Demokratie und Gerechtigkeit sind hierbei nicht zwei voneinander losgelöste Ziele, sondern hängen eng zusammen. Ein demokratischeres Europa heißt auch, die Menschen in die europäischen Entscheidungen einzubinden, die wirtschaftlich zunehmend abgehängt werden. Der Kampf etwa gegen die Jugendarbeitslosigkeit in Südeuropa muss weiterhin zentraler Bestandteil einer jeden europapolitischen Debatte bleiben.

Der aktuelle Diskurs zu Strategien, wie man die Arbeitslosigkeit in Südeuropa senken kann, orientiert sich hegemoniell an der neoliberalen Strategie der Steigerung der Wettbewerbsfähigkeit Europas. Die Folge ist, dass vor allem in Südosteuropa unter dem Deckmantel der Wettbewerbsfähigkeit die Arbeitnehmer*innen- und Gewerkschaftsrechte zunehmend geschwächt werden, um gerade in exportabhängigen Wirtschaften die Sozialstandards und Lohnkosten zu drücken.

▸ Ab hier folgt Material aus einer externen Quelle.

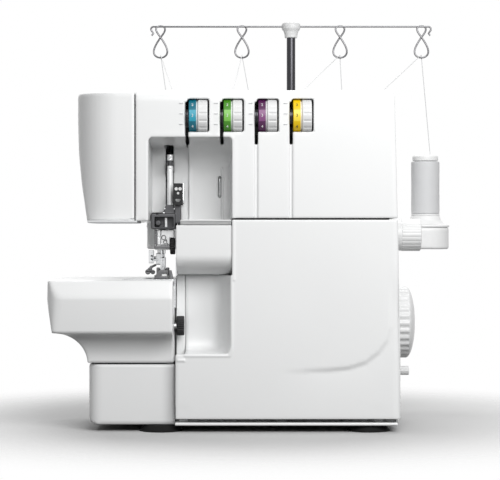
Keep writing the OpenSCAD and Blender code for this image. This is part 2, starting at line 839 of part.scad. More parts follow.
module handwheel() {
    color([0.94, 0.94, 0.94])
    difference() {
        translate([wheel_x, shaft_y, shaft_z]) rotate([90, 0, 90]) rotate_extrude()
            polygon(concat([[0, 0], [wheel_d / 2 - 3, 0]],
                arc(wheel_d / 2 - 3, 3, 3, -90, 0, 4),
                [[wheel_d / 2, wheel_w - 9]],
                oval_arc(0, wheel_w - 9, wheel_d / 2, 9, 0, 90, 8)));
        rod_x(wheel_x - 1, wheel_x + wheel_w - 6, shaft_y, shaft_z, shaft_d);
    }
}

module main_shaft() {
    color([0.78, 0.78, 0.8])
    rod_x(wall_mid[0] - 12, wheel_x + wheel_w - 6.2, shaft_y, shaft_z, shaft_d);
}

pulley_x = [-14, -4];
motor_y = 4;
motor_z = frame_z + frame_t + 3 + motor_d / 2;
motor_x = 6;
motor_shaft_d = 6;
pulley_drop = [motor_y - shaft_y, motor_z - shaft_z];
pulley_span = norm(pulley_drop);

module shaft_pulley() {
    color([0.3, 0.3, 0.32])
    difference() {
        rod_x(pulley_x[0], pulley_x[1], shaft_y, shaft_z, big_pulley_d);
        rod_x(pulley_x[0] - 1, pulley_x[1] + 1, shaft_y, shaft_z, shaft_d);
    }
}

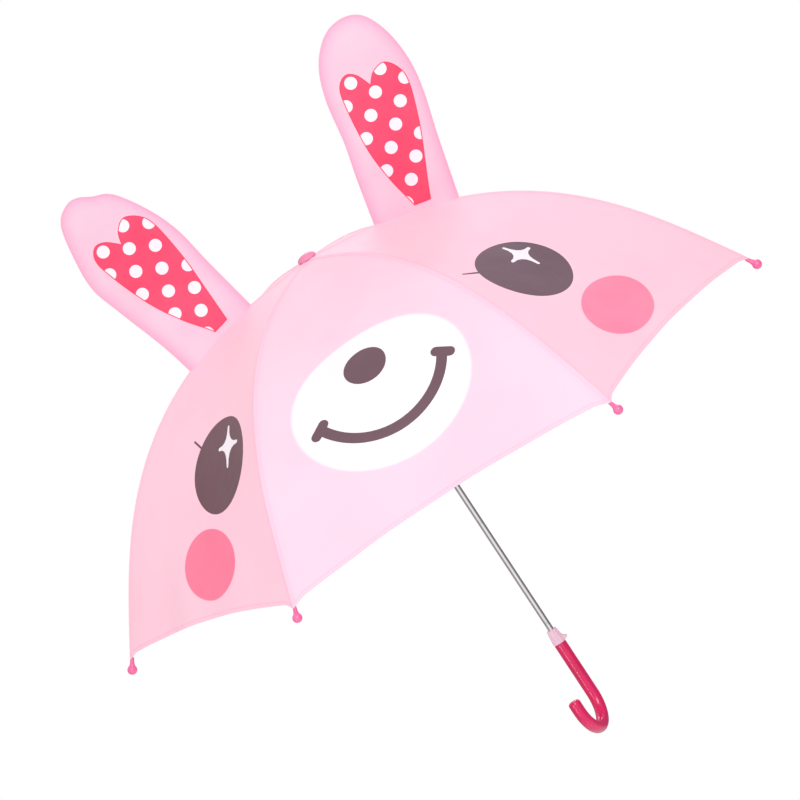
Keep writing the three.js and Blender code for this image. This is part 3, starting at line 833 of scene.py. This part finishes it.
def flat_size(flat, faces):
    """Width, length and area of a flat cut, in metres and square metres."""
    size = (flat.max(0) - flat.min(0)) / 1000
    area = 0.0
    for i, j, m in faces:
        (a, b), (c, d), (e, f) = flat[i], flat[j], flat[m]
        area += abs((c - a) * (f - b) - (e - a) * (d - b)) / 2e6
    return (float(size[1]), float(size[0])), area


def outer_outline():
    """Outline of a gore's outer panel, the lines inside it and its hem, in (arc, across)."""
    rib_arcs = np.linspace(JOINT_ARC, hem_arc(1.0), 49)
    shares = np.linspace(-1, 1, 33)
    far_rib = [(s, half_width(s)) for s in rib_arcs]
    near_rib = [(s, -x) for s, x in far_rib]
    ring = [(JOINT_ARC, f * half_width(JOINT_ARC)) for f in shares]
    hem_shares = np.linspace(-1, 1, 73)
    hem = [(hem_arc(f), f * half_width(hem_arc(f))) for f in hem_shares]
    hem_top = [(s - HEM_BAND, f * half_width(s - HEM_BAND)) for f, (s, _) in zip(hem_shares, hem)]
    boundary = ring[:-1] + far_rib[:-1] + hem[::-1][:-1] + near_rib[::-1][:-1]
    middle = [(s, 0.0) for s in np.linspace(JOINT_ARC, hem_arc(0.0), 49)]
    joins = [[(BANDS[band][1], f * half_width(BANDS[band][1])) for f in np.linspace(-1, 1, 57)]
             for band in OUTER_BANDS[:-1]]
    return boundary, [middle, hem_top, *joins], hem_top + hem[::-1]


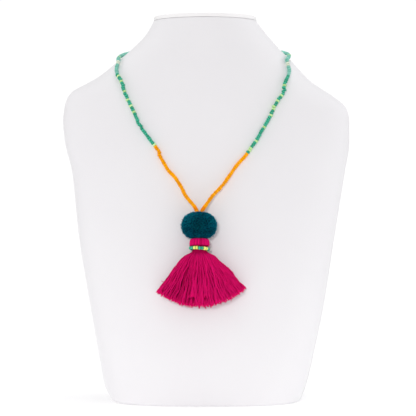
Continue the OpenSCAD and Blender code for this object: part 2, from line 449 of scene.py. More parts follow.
MAGENTA_COTTON = SpunYarn(
    "magenta_cotton",
    light=(1.0, 0.006, 0.21, 1),
    dark=(0.42, 0.0006, 0.066, 1),
    fuzz=(1.0, 0.06, 0.34, 1),
)


@dataclass(frozen=True)
class CutPile:
    """Cut wool ends with painted shade at their roots, deep in the pile, and lighter tips, partly
    random tone and partly painted highlight.
    """

    name: str
    root: Colour
    tip: Colour
    tip_tone_and_highlight: Colour
    rim: Colour
    patches_per_metre: float = 150
    specks_per_metre: float = 720
    tone_share: float = 0.7
    patch_share: float = 1.2
    speck_share: float = 2.4
    roughness: float = 0.8
    patch_roughness: float = 0.1

    def material(self) -> bpy.types.Material:
        """Return the finish as a material."""
        shader = Shader.named(self.name)
        # Painted shade towards the roots, and a painted highlight mixed in towards the tips by
        # tone
        reach = shader.attribute("tint")
        pile = shader.mix(reach, self.root, self.tip)
        place = shader.object_coordinates()
        patch = shader.noise(place, self.patches_per_metre)
        speck = shader.noise(place, self.specks_per_metre)
        tone = shader.attribute("tone") * self.tone_share + (patch - 0.5) * self.patch_share
        tone += (speck - 0.5) * self.speck_share
        share = tone.clamped() * reach
        return shader.principled(
            {
                "Base Color": shader.mix(share, pile, self.tip_tone_and_highlight),
                "Roughness": self.roughness + patch * self.patch_roughness,
                "Specular IOR Level": 0.02,
                "Sheen Weight": 1.0,
                "Sheen Roughness": 0.28,
                "Sheen Tint": self.rim,
            }
        )


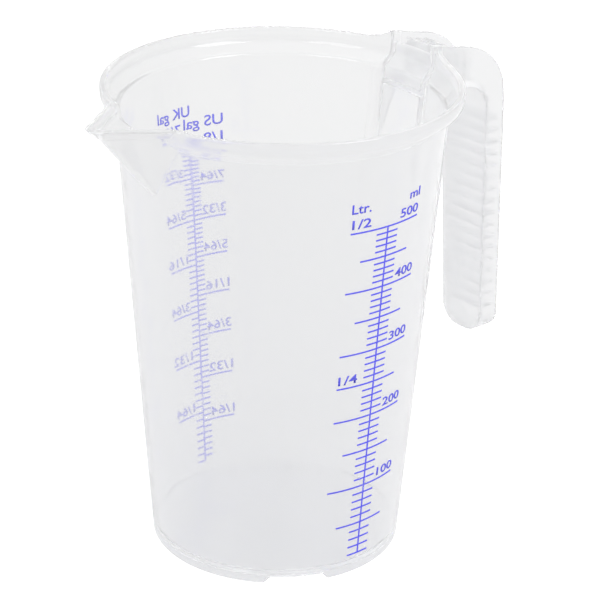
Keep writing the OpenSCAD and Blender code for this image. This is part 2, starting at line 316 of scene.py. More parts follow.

Investitionen in Forschung und Entwicklung auch für die europäische Peripherie sind unerlässlich. Die Stärkung der europäischen Peripherie ohne eine Schwächung des Zentrums ist bedeutsam, um die Fliehkräfte innerhalb EU zu bremsen und das Problem der Abwanderung aus der europäischen Peripherie zu adressieren. Um diese Ziele umzusetzen, reichen Reformen der zumeist nach nationalstaatlichen Interessen geleiteten europäischen Wirtschaftspolitik nicht aus. Notwendig sind Reformen der europäischen Institutionen. Die Reform einer Union aus 28 – ohne Großbritannien 27 – Staaten ist in dieser Lage dermaßen komplex, dass eine Konzentration auf die Integrationsvertiefung und die Institutionalisierung der Eurozone sinnvoll erscheint. Wobei wir unter Eurozone auch alle “willigen” Staaten verstehen, die den Euro mittelfristig einführen wollen und werden. Allerdings lassen sich viele der später beschriebenen Reformvorschläge auch auf die ganze Union ausweiten, sodass die Eurozone als Kerneuropa nicht zu einer geschlossenen Gesellschaft werden darf, sondern auch für Länder der europäischen Nicht-Euro-EU offen stehen muss.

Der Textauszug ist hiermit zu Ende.